In 2012 I joined sustainable retailer terra20 as its head of community relations and communications, leveraging my connections and credibility to help the company with its entry into a niche market.  Under my guidance, the company adopted an icon identifier that is applied to vegan products.  I served as its public spokesperson, pitching to all types of media and making many television appearances. During my time with terra20 I was also privileged to experience rapid professional growth, especially in marketing and business principals.

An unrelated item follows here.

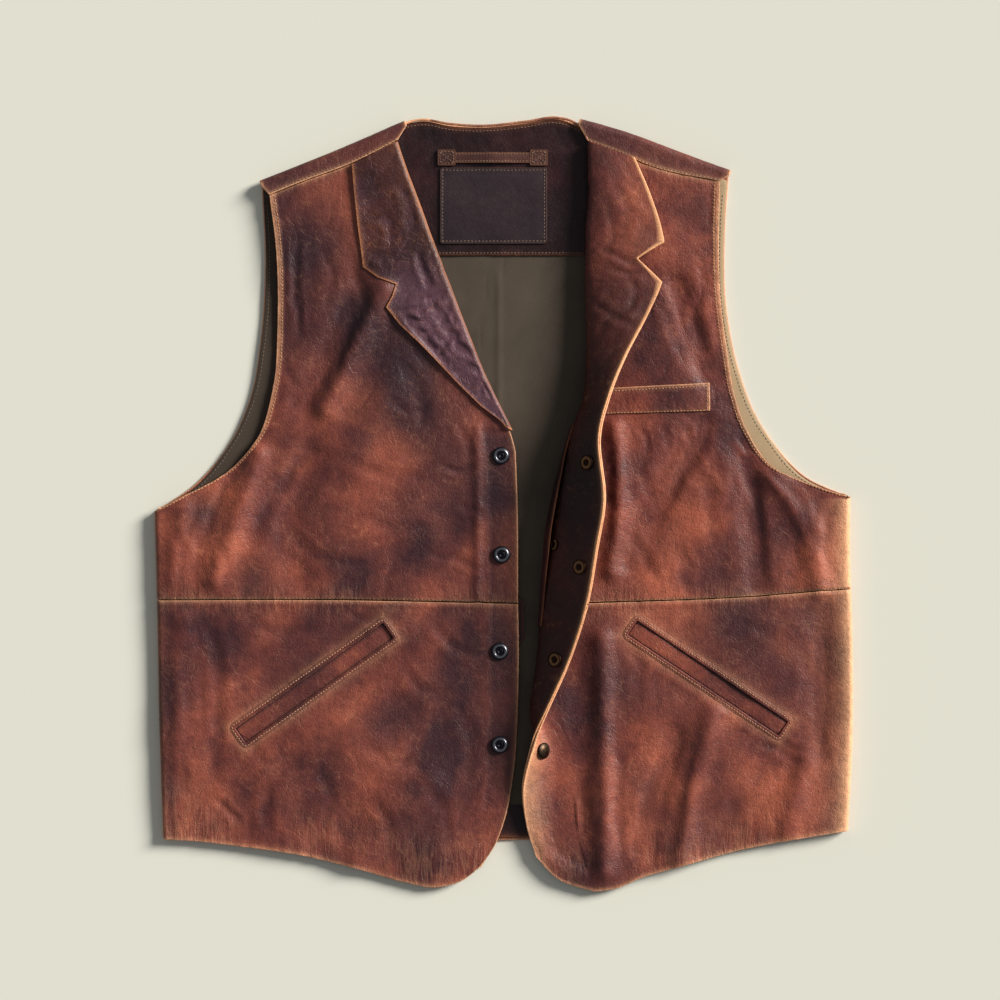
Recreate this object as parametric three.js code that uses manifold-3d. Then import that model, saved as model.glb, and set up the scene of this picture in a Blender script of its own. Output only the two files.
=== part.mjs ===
import * as THREE from 'three';
import Module from 'manifold-3d';
import { mergeVertices } from 'three/addons/utils/BufferGeometryUtils.js';

// A leather vest laid flat on its back, 571 mm from underarm to underarm and 585 mm long at the back.
// The frame: X across the vest, Y up towards the neck, Z up from the surface that it lies on.
// The origin is put under the middle of the whole vest at the end. All sizes are in millimetres.

// Thickness of each layer, and the play that sewn pieces keep to each other.
const BACK_LEATHER = 1.6;
const FRONT_LEATHER = 2.0;
const ROLLED_LEATHER = 1.6;
const FACING_LEATHER = 1.2;
const LAPEL_LEATHER = 1.4;
const COTTON = 1.0;
const PLAY = 0.3;
const SEAM_HALF_GAP = 0.15;

// Folds that close the body: the sides and the shoulders.
const SIDE_FOLD_RADIUS = 4.0;
const SHOULDER_FOLD_RADIUS = 5.0;

// Colours of the worn leather, its inner side, the cotton and the snaps.
const LEATHER = { color: 0x6b3d32, roughness: 0.55, metalness: 0 };
const WELT_LEATHER = { color: 0x5a3632, roughness: 0.5, metalness: 0 };
const INNER_LEATHER = { color: 0x4a2c26, roughness: 0.55, metalness: 0 };
const KHAKI = { color: 0x7d7762, roughness: 0.9, metalness: 0 };
const DARK_METAL = { color: 0x4c4a4c, roughness: 0.35, metalness: 0.9 };

// Outline of the back, as seen from the front.
const BACK_SIDE_LEFT = [[-286, -6], [-284, -78], [-282.5, -160], [-279, -274]];
const BACK_SIDE_RIGHT = [[284, 6], [284, -37], [286, -111], [286, -190], [282.5, -267]];
const BACK_ARMHOLE_LEFT = [[-200, 258], [-195.5, 196], [-199, 135], [-208, 86], [-225, 49], [-250, 19],
  [-286, -6]];
const BACK_ARMHOLE_RIGHT = [[186, 268], [181.5, 221], [183, 160], [193, 110], [207, 73], [222.5, 49],
  [246, 24], [284, 6]];
const BACK_HEM = [[-279, -274], [0, -275], [282.5, -267]];
const SHOULDER_FOLD_LEFT = [[-200, 265], [-167, 278], [-130, 293], [-81, 314.5]];
const SHOULDER_FOLD_RIGHT = [[62.5, 316], [104, 304], [141, 290], [186.5, 273.5]];
const NECK_EDGE = [[-79, 310], [-68, 314.5], [-44, 311], [-19, 309.5], [18, 313], [44, 317.5], [61, 311]];
const SHOULDER_SEAM_LEFT = [[-191.5, 253], [-167, 263], [-124, 279], [-86.5, 298]];
const SHOULDER_SEAM_RIGHT = [[69, 297], [86, 290.7], [128, 274], [177, 264.5]];

// Outline of the wearer's right front, which lies flat at the left.
const FRONT_ARMHOLE_LEFT = [[-191.5, 253], [-186, 208], [-185, 150], [-189, 94], [-201, 55], [-226, 27],
  [-265, 5], [-286, -6]];
const ROLL_RIM_LEFT = [[-89, 296.8], [-70, 243], [-44.5, 177], [-18.5, 110], [-5, 81], [5, 61], [10, 44]];
const UNDERARM_LINE_LEFT = [[-286, -6], [-140, 22], [10, 44]];
const PLACKET_UPPER_LEFT = [[10, 44], [11.5, 3], [12, -81]];
const WAIST_SEAM_LEFT = [[-284, -78], [-135, -78], [12, -81]];
const PLACKET_LOWER_LEFT = [[12, -81], [12.5, -119], [12, -160], [8.5, -218], [1, -258], [-8, -281],
  [-19, -296]];
const HEM_LEFT = [[-279, -274], [-249, -276], [-216, -280], [-167, -287], [-118, -299], [-81, -309.5],
  [-56, -313.5], [-34, -308], [-19, -296]];

// Outline of the wearer's left front, right of its rolled edge.
const FRONT_ARMHOLE_RIGHT = [[177, 264.5], [176, 217], [177.5, 168], [183, 125], [190, 86], [200, 59],
  [222, 29], [249, 17], [284, 6]];
const WAIST_SEAM_RIGHT = [[51, -81], [112, -79], [161, -77.5], [284.9, -69]];
const HEM_RIGHT = [[75, -317], [92, -314.5], [112, -306], [145, -296.5], [194, -283], [243, -273.5],
  [282.5, -267]];

// Height of each front's outer surface across its width, from the armhole or rolled edge at 'a' to 'e'.
// 'down' counts 0 at the shoulder seam, 1 at the underarm, 2 at the waist seam and 3 at the hem.
const FRONT_HEIGHTS_LEFT = table('down a b c d e', [
  [0, 10, 10, 10, 10, 10],
  [0.33, 6.5, 8.5, 9, 9.1, 9],
  [0.66, 6, 8, 8.5, 8.8, 8.6],
  [1, 8.5, 8.4, 8.6, 8.5, 8.1],
  [1.5, 8.5, 8.5, 8.6, 8, 7.2],
  [2, 8.5, 8.3, 8.2, 7.6, 6.8],
  [2.5, 8.5, 8, 8, 7.2, 6],
  [3, 8.5, 7, 6.6, 6.2, 5.8],
]);
const FRONT_HEIGHTS_RIGHT = table('down a b c d e', [
  [0, 10, 10, 10, 10, 10],
  [0.33, 8.6, 9.2, 9.5, 8.5, 6.4],
  [0.66, 7, 8.6, 9, 8, 6],
  [1, 6.6, 8.2, 8.6, 8.4, 8.5],
  [1.5, 6.6, 8.2, 8.6, 8.6, 8.5],
  [2, 6.6, 8.2, 8.4, 8.4, 8.5],
  [2.5, 6.8, 7.8, 8, 8, 8.5],
  [3, 6.6, 6.6, 6.6, 6.8, 8.5],
]);

// The large folds of each front: a line through three points, its half width and its rise.
const FOLDS_LEFT = table('x0 y0 x1 y1 x2 y2 width rise', [
  [-98, 174, -121, 127, -146, 79, 10, 2.2],
  [-201, 40, -218, -12, -236, -62, 9, 2.4],
  [-262, -4, -266, -32, -270, -60, 8, 1.2],
  [-21, 62, -21, 0, -21, -76, 4, 0.9],
  [-262, -95, -263, -150, -262, -210, 10, 1],
  [-160, 40, -175, -10, -170, -60, 13, -1.2],
  [-60, -230, -100, -262, -120, -294, 14, 1.2],
]);
const FOLDS_RIGHT = table('x0 y0 x1 y1 x2 y2 width rise', [
  [141, 180, 152, 142, 168, 106, 9, -2],
  [161, 62, 120, -4, 108, -46, 12, -2],
  [91, 62, 95, 3, 88, -54, 8, 1.8],
  [200, 50, 202, -4, 208, -66, 9, -2],
  [222, 20, 252, -21, 258, -66, 9, 1.6],
  [80, -111, 80, -210, 82, -300, 9, 2.2],
  [171, -172, 153, -230, 145, -290, 10, 2],
  [235, -210, 194, -246, 184, -281, 13, -1.6],
  [259, -95, 260, -150, 258, -201, 12, -1.2],
]);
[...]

In 2015 I joined Canadian wellness icon Kathy Smart in launching the Live the Smart Way Expo, which will be hitting ten Canadian cities in 2016.  I first met Kathy in 2011 when she was a speaker at Veg Fest, and we had kept in touch since.  I am thrilled to have joined forces with her; her belief in me and what I can accomplish was a driving force behind my decision within the past few months to step out from behind the scenes, and make my voice heard.  I currently work full time for Kathy and the Expo, but she is my most ardent supporter, and my inspiration.


I am married since 2011 to a wonderful and supportive man, Yves, and I spend my days working with my rescue dog, Freyja, by my side.  I am an ultimate frisbee enthusiast, playing 3x a week most of the year, a runner (3x a week), and a reluctant strength trainer.  I walk/hike/run with Freyja daily.

I know now what I did not know as a depressed teenager; that it is my life’s purpose to bring vegan living into the mainstream. I do this through a variety of carefully considered tactics, because I am convinced that not all activism is useful for meeting our goals.  My background – growing up on a farm, financial struggles, belief in evidence, and many thousands of hours donated to advocating for veganism in a way that empowers rather than shames people – gives me a unique and effective approach.

I want to leverage my knowledge and story to inspire and inform others in their path to veganism, and apply that – as well as my many years of professional expertise – to assist ethical and health-focused businesses to grow and thrive.